Map the full network of hate
Finally, maybe we can’t fight antisemitism if we think about it in isolation. Our identity — and the suffering that can accompany it — does not exist in a silo.
There are good reasons to think that it’s more effective to fight antisemitism in tandem with other hatreds. In a 2016 study, researchers Maureen A. Craig and Jennifer A. Richeson looked at what they called “stigma-based solidarity.” What they found is that certain social conditions can push stigmatized group members to turn against other stigmatized groups, while other conditions can encourage them to turn toward one another. Consider how some Jewish and Muslim students became suspicious of one another during the Gaza war — and also how, as the Forward recently reported, some have found deeper connections since.
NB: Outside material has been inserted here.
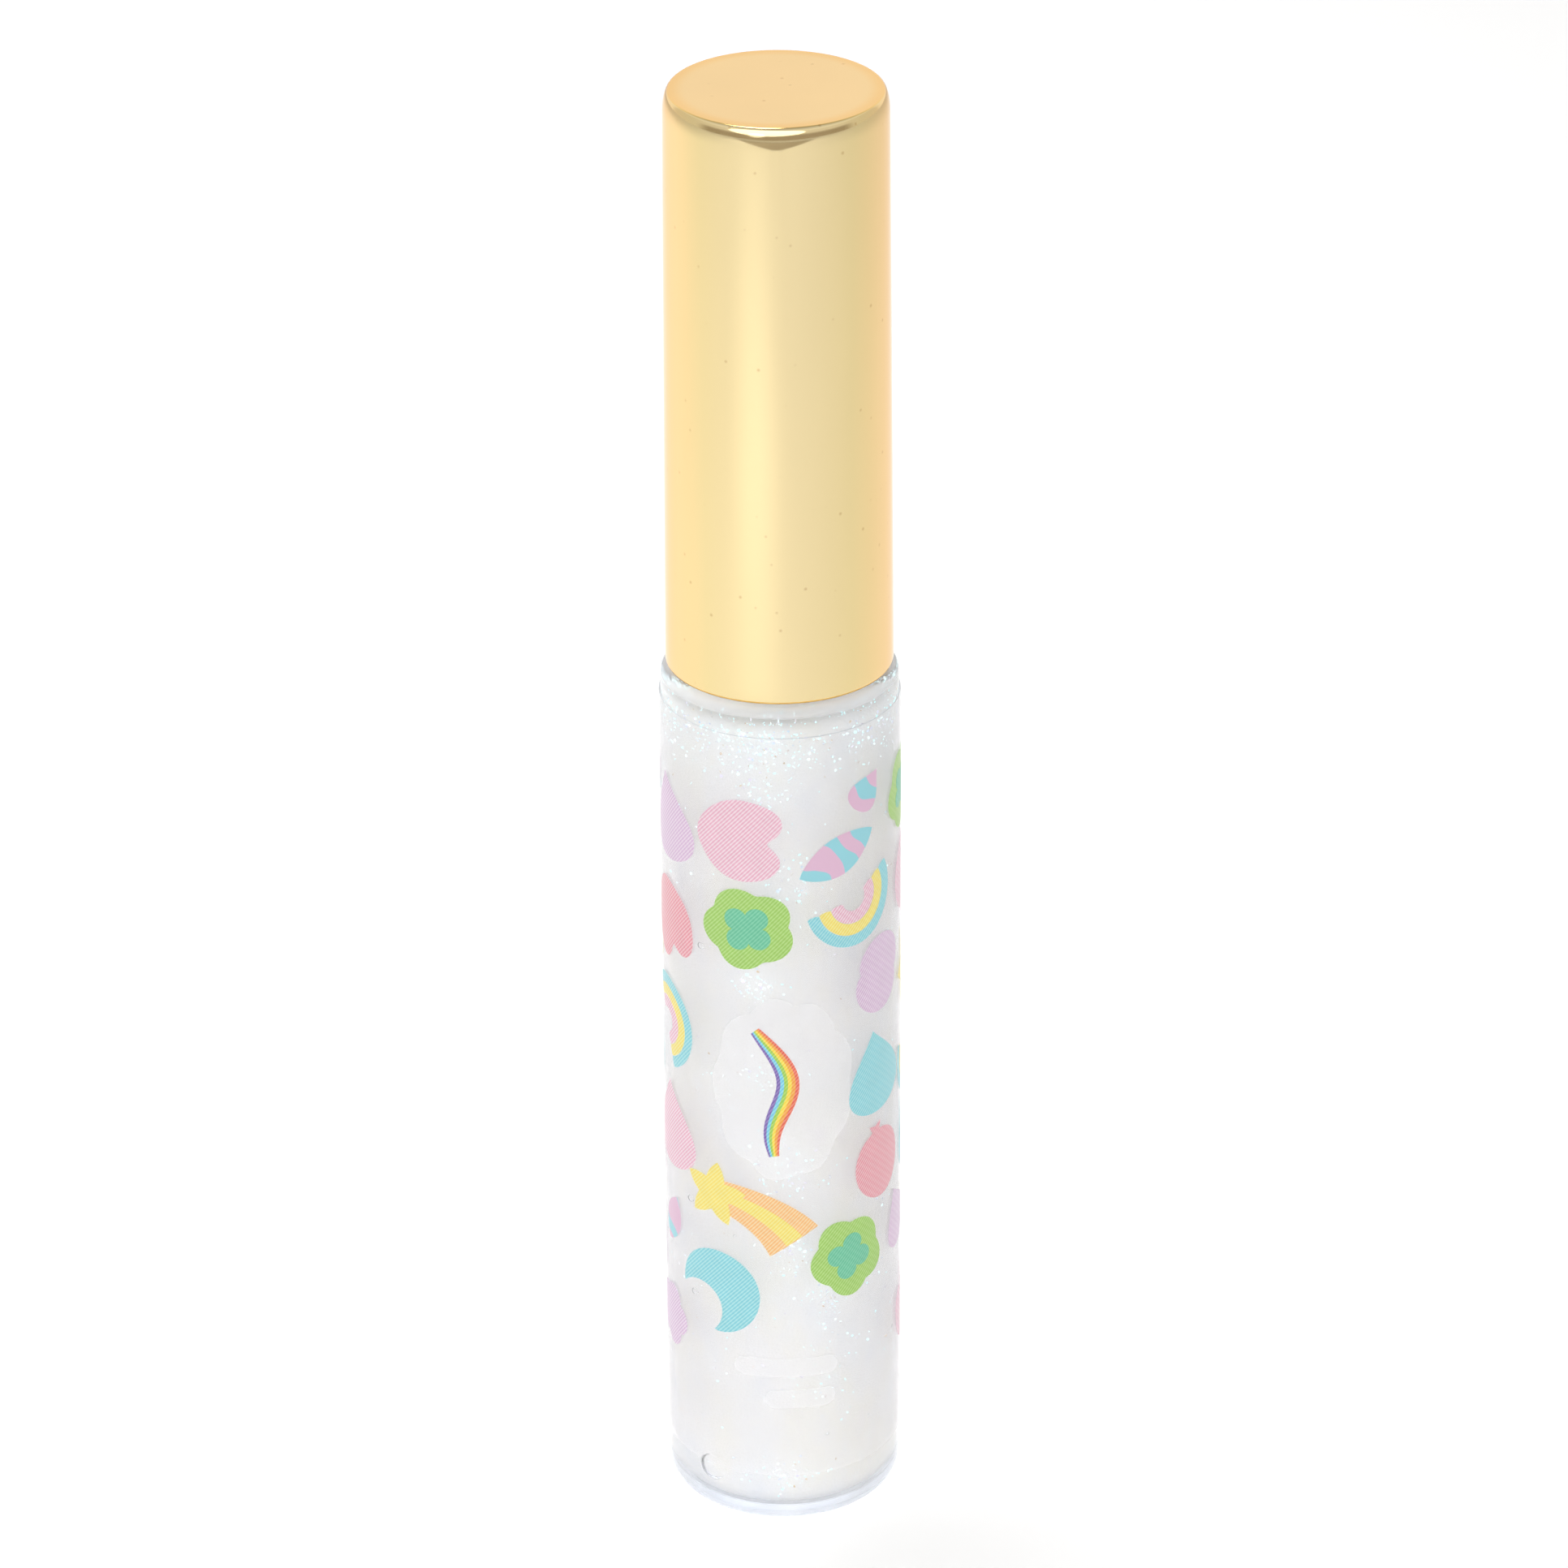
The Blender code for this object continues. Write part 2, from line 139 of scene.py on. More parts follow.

“One way to bridge the category divide,” Craig and Richeson wrote, “is by making an explicit connection between the in-group and another stigmatized group.…Common experiences or challenges are also associated with more coalitional attitudes among stigmatized groups.”
That means that pointing out the ways in which, say antisemitism and racism can play off each other can build solidarity between the targets of those hatreds. It is true that antisemitism is in some ways exceptional: it often functions in ways that look different from other forms of bigotry. But stressing its exceptionality may be working directly against the solidarity other minority groups feel for us.
In addition to hopefully building solidarity, explicitly drawing the link between antisemitism and other hatreds — and between Jews and other members of society — would be more honest and accurate. Antisemitism doesn’t only have negative consequences for Jews. We are seeing across the country, for instance, how the great replacement theory villainizes Jews and immigrants alike. When we embolden those who push conspiracy theories and nihilism, they hurt Jews, but they do not hurt Jews alone.
The pain of many persecuted groups in this country are bound up together. Maybe our way forward is, too.